| PROBLEM |
Write each line out exactly, leaving none out.

_____

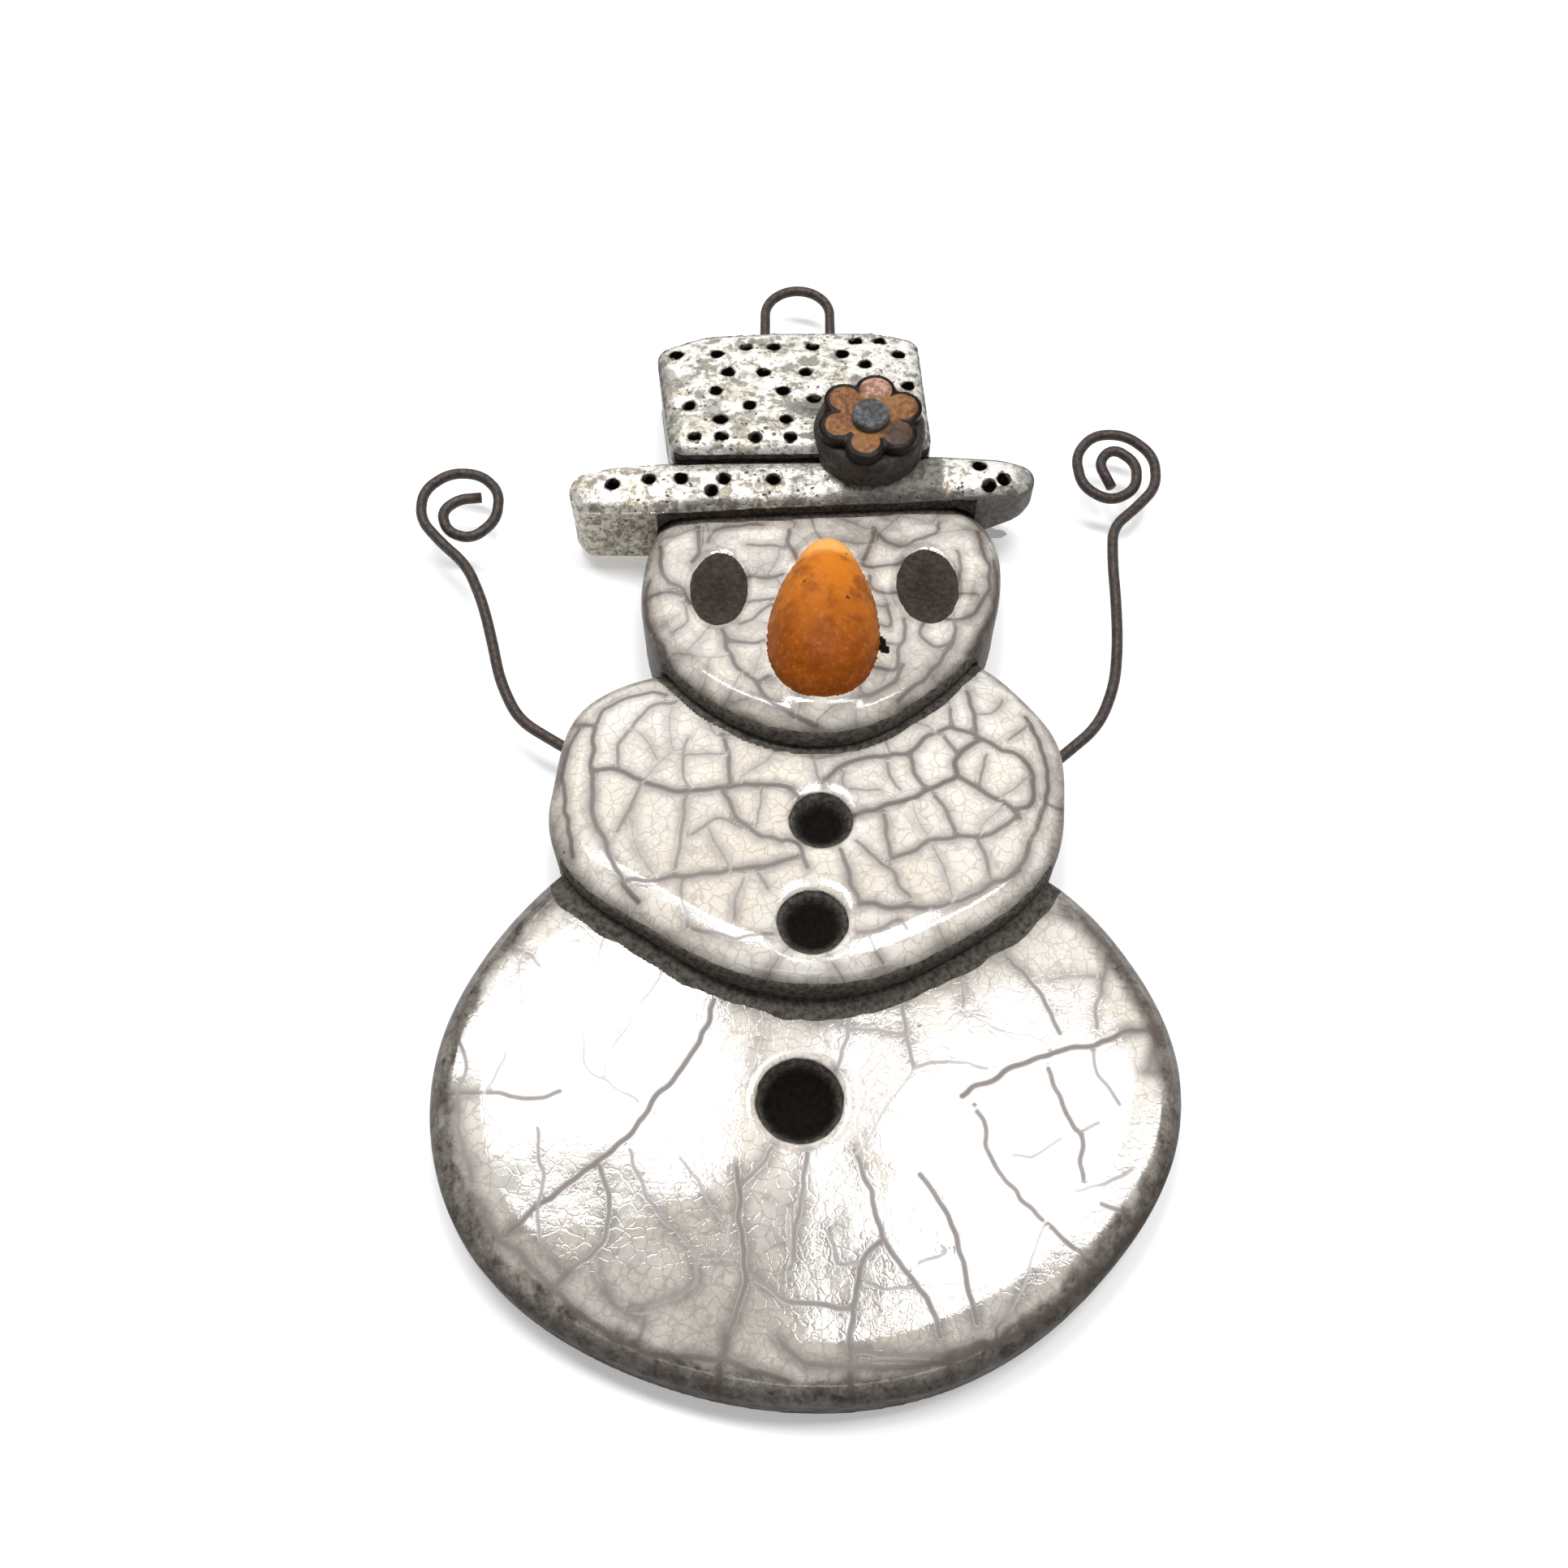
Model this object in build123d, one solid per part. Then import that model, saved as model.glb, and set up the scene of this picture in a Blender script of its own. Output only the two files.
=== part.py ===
from build123d import *
import os
from math import cos, radians, sin, tan

# Flat-backed snowman hanging ornament: lapped slabs of crackle-glazed clay with fired-in wires.
# Frame: +X to the right as seen from the front, +Z up towards the hat,
# front faces -Y.  The origin is the inside top of the hanging loop, where a hook bears.
# All sizes are in millimetres.

# --- driving dimensions -------------------------------------------------------------------
BACK_Y = 3.5              # every slab is laid out on one flat back plane, 3.5 behind the loop
WIRE_R = 0.51             # 18 gauge wire, 1.02 diameter
ARM_HEIGHT = 4.0          # wire arms leave the clay this far above the back plane
EDGE_R = 2.3              # softened front edge of the body slabs
BASE_THICK = 6.0          # lower body slab

# front surface of each lapped slab: (z, height) near its lower edge and near its upper edge
MIDDLE_FRONT = ((-78.6, 10.0), (-48.0, 7.2))
HEAD_FRONT = ((-56.5, 11.2), (-30.0, 6.8))
BRIM_FRONT = ((-31.0, 9.3), (-26.0, 9.3))
CROWN_FRONT = ((-26.3, 11.3), (-8.5, 8.0))

# --- slab outlines, (x, z) points of smooth closed curves -----------------------------------
BOTTOM_OUTLINE = [
    (-21.0, -67.2), (-26.0, -73.4), (-29.3, -81.2), (-29.3, -89.8), (-25.6, -98.0), (-16.7, -104.9),
    (-8.2, -108.0), (1.0, -109.2), (9.8, -108.0), (18.4, -103.8), (25.1, -97.6), (29.5, -90.2),
    (30.2, -81.8), (27.1, -74.0), (21.8, -67.7), (11.0, -62.9), (-1.0, -61.8), (-12.5, -63.2),
]
MIDDLE_OUTLINE = [
    (-21.5, -60.7), (-20.9, -65.4), (-18.6, -69.2), (-13.7, -72.8), (-7.4, -76.6), (-0.6, -78.5),
    (6.2, -77.9), (12.6, -74.9), (18.0, -71.2), (21.4, -66.8), (22.8, -60.5), (22.6, -54.9),
    (20.0, -50.4), (15.8, -46.3), (8.5, -44.6), (0.0, -45.2), (-7.5, -46.8), (-14.7, -48.3), (-19.6, -51.7),
]
HEAD_OUTLINE = [
    (-14.6, -38.6), (-14.1, -43.6), (-11.6, -49.2), (-7.0, -53.6), (-2.5, -55.9), (1.3, -56.5),
    (5.4, -55.9), (9.6, -53.5), (13.4, -50.2), (16.8, -45.4), (18.7, -38.4), (18.2, -32.4),
    (13.6, -27.6), (2.0, -24.6), (-8.4, -26.8), (-13.2, -31.6),
]
# the hat's two slabs have near-straight sides, so they are filleted polygons
BRIM_CORNERS = [
    (-20.3, -31.9), (-21.9, -29.7), (-21.1, -27.4), (-17.6, -26.4), (-8.0, -25.6), (13.0, -25.1), (19.2, -25.5),
    (21.9, -26.5), (22.5, -28.4), (21.0, -29.9), (2.0, -30.9), (-14.5, -31.9),
]
BRIM_CORNER_R = [1.5, 2.2, 2.2, 6.0, 30.0, 30.0, 8.0, 1.8, 1.7, 1.8, 60.0, 12.0]
CROWN_CORNERS = [
    (-12.1, -26.5), (-14.2, -11.6), (-9.4, -9.3), (-2.3, -8.6), (7.7, -8.6), (12.0, -10.0), (12.6, -26.2),
]
CROWN_CORNER_R = [1.8, 2.2, 6.0, 12.0, 6.0, 1.8, 1.8]
CROWN_EDGE_R = 1.2
BRIM_EDGE_R = 1.1
BRIM_LIFT = 1.3           # the strip of clay for the brim stays clear of the back plane
BRIM_TAPERS = [(15.0, 22.6, 4.6), (-17.0, -22.0, 1.8)]  # back thins from x, to x, by this much there

# --- unglazed pressed pits: (x, z, half width, half height, depth) ----------------------------
EYES = [(-7.3, -40.0, 2.6, 4.4, 0.8), (11.65, -39.7, 2.8, 4.5, 0.8)]
MIDDLE_BUTTONS = [(1.7, -63.4, 2.65, 2.6, 1.6), (0.9, -72.9, 2.85, 2.8, 1.7)]
BOTTOM_BUTTONS = [(-0.2, -86.7, 3.4, 3.35, 2.0)]

# --- needle pricks in the hat, in rows of constant z ------------------------------------------
PRICK_R = 0.58
PRICK_TIP_R = 0.2
PRICK_DEPTH = 1.4
CROWN_PRICKS = {
    -10.4: [5.7, 8.1], -11.4: [-5.1, -2.4, 1.4], -12.6: [-12.0, -8.0, 4.3, 9.9], -14.2: [6.5],
    -15.4: [-6.8, -3.4, 0.7], -17.2: [10.6], -18.2: [-8.0, -1.5], -19.4: [1.5], -20.3: [-10.5, -4.7],
    -22.3: [-7.4, -1.2], -24.6: [-9.8, -7.2, -4.1, -0.8],
}
BRIM_PRICKS = {-26.8: [17.0], -28.4: [-14.0, -11.0, -7.0, -2.4, 19.2], -29.0: [-17.4, 17.8], -29.7: [-8.2]}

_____

| EXERCISE RESPONSE |
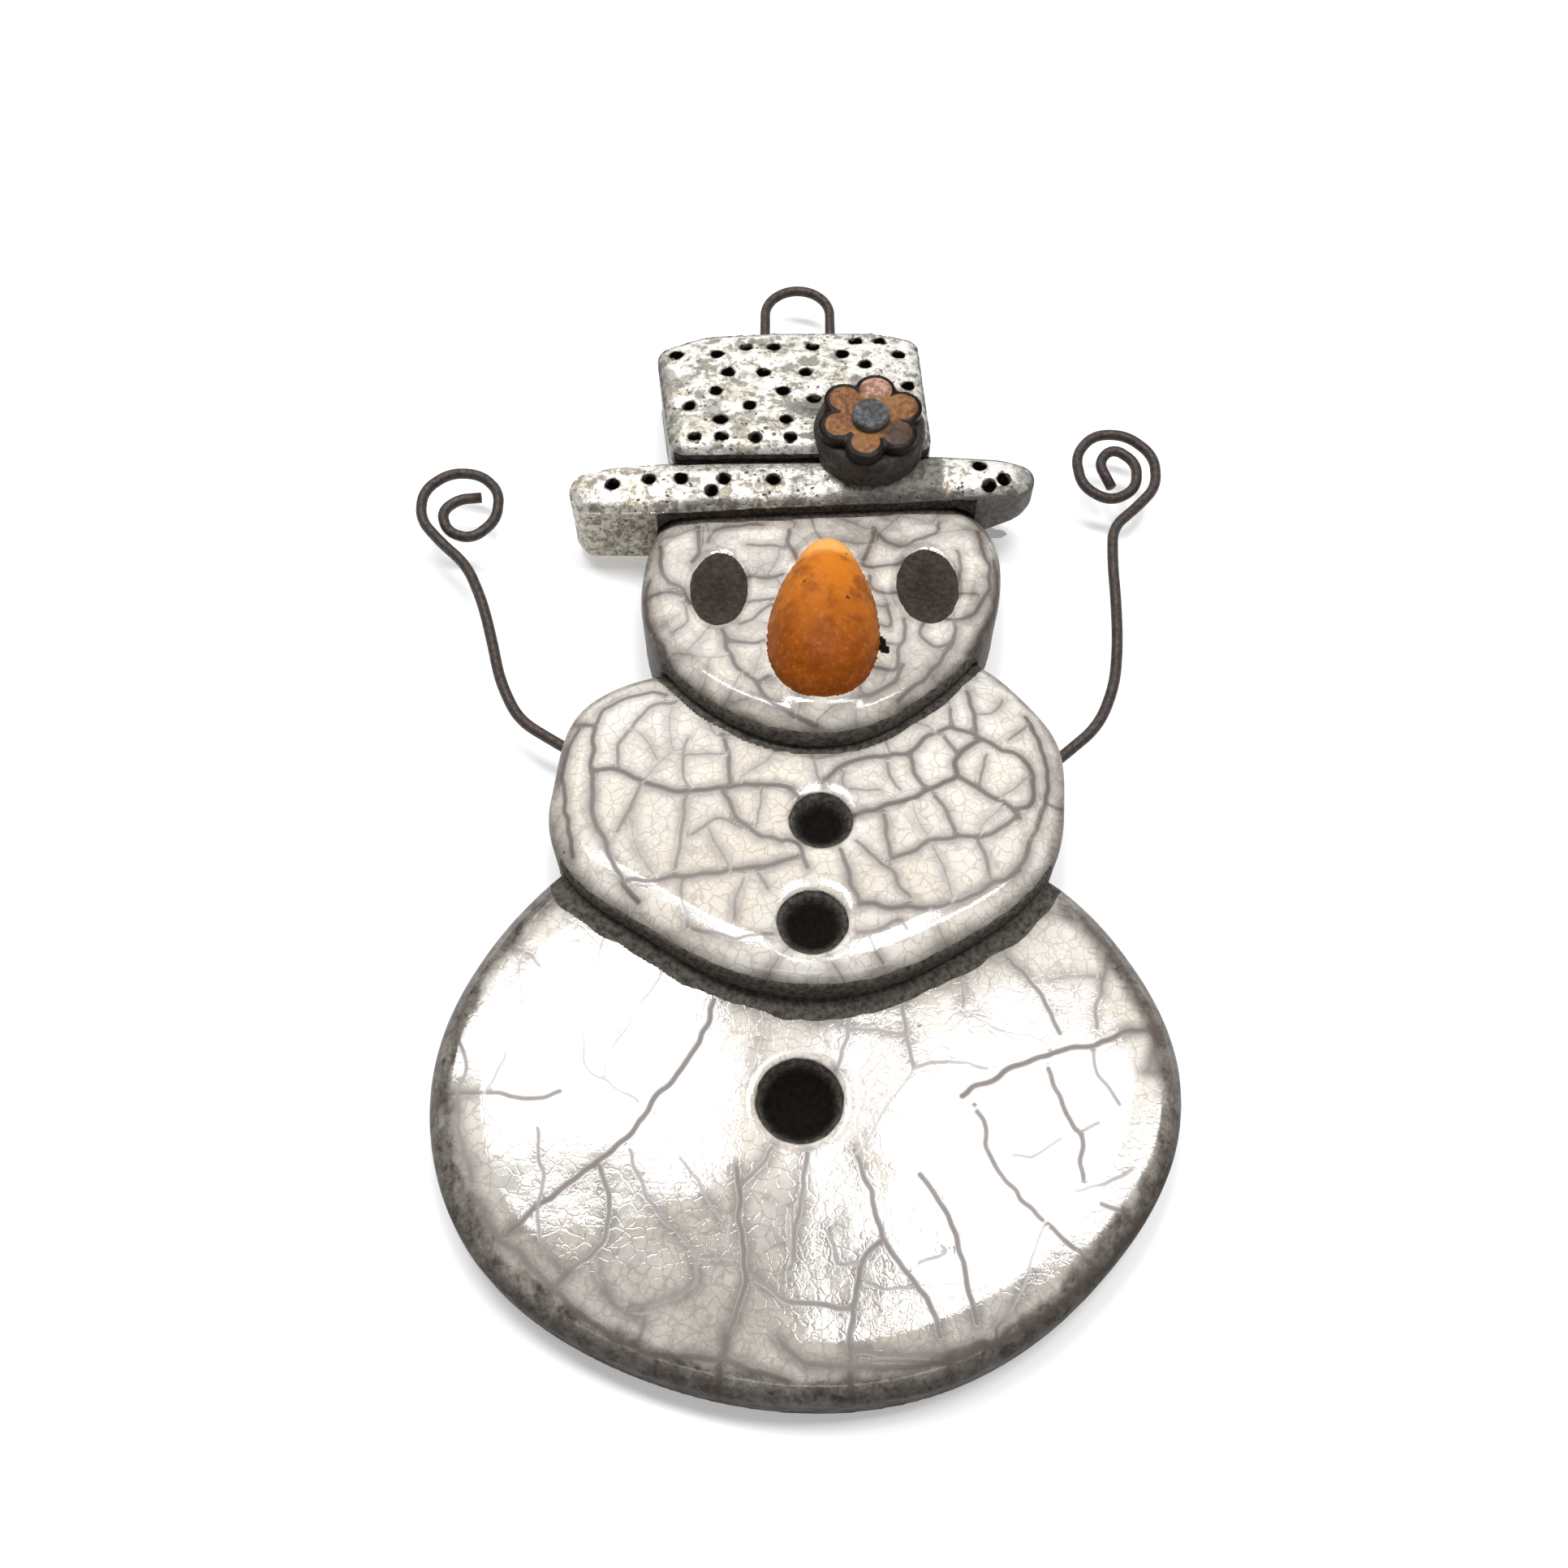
Model this object in build123d, one solid per part. Then import that model, saved as model.glb, and set up the scene of this picture in a Blender script of its own. Output only the two files.
=== part.py ===
from build123d import *
import os
from math import cos, radians, sin, tan

# Flat-backed snowman hanging ornament: lapped slabs of crackle-glazed clay with fired-in wires.
# Frame: +X to the right as seen from the front, +Z up towards the hat,
# front faces -Y.  The origin is the inside top of the hanging loop, where a hook bears.
# All sizes are in millimetres.

# --- driving dimensions -------------------------------------------------------------------
BACK_Y = 3.5              # every slab is laid out on one flat back plane, 3.5 behind the loop
WIRE_R = 0.51             # 18 gauge wire, 1.02 diameter
ARM_HEIGHT = 4.0          # wire arms leave the clay this far above the back plane
EDGE_R = 2.3              # softened front edge of the body slabs
BASE_THICK = 6.0          # lower body slab

# front surface of each lapped slab: (z, height) near its lower edge and near its upper edge
MIDDLE_FRONT = ((-78.6, 10.0), (-48.0, 7.2))
HEAD_FRONT = ((-56.5, 11.2), (-30.0, 6.8))
BRIM_FRONT = ((-31.0, 9.3), (-26.0, 9.3))
CROWN_FRONT = ((-26.3, 11.3), (-8.5, 8.0))

# --- slab outlines, (x, z) points of smooth closed curves -----------------------------------
BOTTOM_OUTLINE = [
    (-21.0, -67.2), (-26.0, -73.4), (-29.3, -81.2), (-29.3, -89.8), (-25.6, -98.0), (-16.7, -104.9),
    (-8.2, -108.0), (1.0, -109.2), (9.8, -108.0), (18.4, -103.8), (25.1, -97.6), (29.5, -90.2),
    (30.2, -81.8), (27.1, -74.0), (21.8, -67.7), (11.0, -62.9), (-1.0, -61.8), (-12.5, -63.2),
]
MIDDLE_OUTLINE = [
    (-21.5, -60.7), (-20.9, -65.4), (-18.6, -69.2), (-13.7, -72.8), (-7.4, -76.6), (-0.6, -78.5),
    (6.2, -77.9), (12.6, -74.9), (18.0, -71.2), (21.4, -66.8), (22.8, -60.5), (22.6, -54.9),
    (20.0, -50.4), (15.8, -46.3), (8.5, -44.6), (0.0, -45.2), (-7.5, -46.8), (-14.7, -48.3), (-19.6, -51.7),
]
HEAD_OUTLINE = [
    (-14.6, -38.6), (-14.1, -43.6), (-11.6, -49.2), (-7.0, -53.6), (-2.5, -55.9), (1.3, -56.5),
    (5.4, -55.9), (9.6, -53.5), (13.4, -50.2), (16.8, -45.4), (18.7, -38.4), (18.2, -32.4),
    (13.6, -27.6), (2.0, -24.6), (-8.4, -26.8), (-13.2, -31.6),
]
# the hat's two slabs have near-straight sides, so they are filleted polygons
BRIM_CORNERS = [
    (-20.3, -31.9), (-21.9, -29.7), (-21.1, -27.4), (-17.6, -26.4), (-8.0, -25.6), (13.0, -25.1), (19.2, -25.5),
    (21.9, -26.5), (22.5, -28.4), (21.0, -29.9), (2.0, -30.9), (-14.5, -31.9),
]
BRIM_CORNER_R = [1.5, 2.2, 2.2, 6.0, 30.0, 30.0, 8.0, 1.8, 1.7, 1.8, 60.0, 12.0]
CROWN_CORNERS = [
    (-12.1, -26.5), (-14.2, -11.6), (-9.4, -9.3), (-2.3, -8.6), (7.7, -8.6), (12.0, -10.0), (12.6, -26.2),
]
CROWN_CORNER_R = [1.8, 2.2, 6.0, 12.0, 6.0, 1.8, 1.8]
CROWN_EDGE_R = 1.2
BRIM_EDGE_R = 1.1
BRIM_LIFT = 1.3           # the strip of clay for the brim stays clear of the back plane
BRIM_TAPERS = [(15.0, 22.6, 4.6), (-17.0, -22.0, 1.8)]  # back thins from x, to x, by this much there

# --- unglazed pressed pits: (x, z, half width, half height, depth) ----------------------------
EYES = [(-7.3, -40.0, 2.6, 4.4, 0.8), (11.65, -39.7, 2.8, 4.5, 0.8)]
MIDDLE_BUTTONS = [(1.7, -63.4, 2.65, 2.6, 1.6), (0.9, -72.9, 2.85, 2.8, 1.7)]
BOTTOM_BUTTONS = [(-0.2, -86.7, 3.4, 3.35, 2.0)]

# --- needle pricks in the hat, in rows of constant z ------------------------------------------
PRICK_R = 0.58
PRICK_TIP_R = 0.2
PRICK_DEPTH = 1.4
CROWN_PRICKS = {
    -10.4: [5.7, 8.1], -11.4: [-5.1, -2.4, 1.4], -12.6: [-12.0, -8.0, 4.3, 9.9], -14.2: [6.5],
    -15.4: [-6.8, -3.4, 0.7], -17.2: [10.6], -18.2: [-8.0, -1.5], -19.4: [1.5], -20.3: [-10.5, -4.7],
    -22.3: [-7.4, -1.2], -24.6: [-9.8, -7.2, -4.1, -0.8],
}
BRIM_PRICKS = {-26.8: [17.0], -28.4: [-14.0, -11.0, -7.0, -2.4, 19.2], -29.0: [-17.4, 17.8], -29.7: [-8.2]}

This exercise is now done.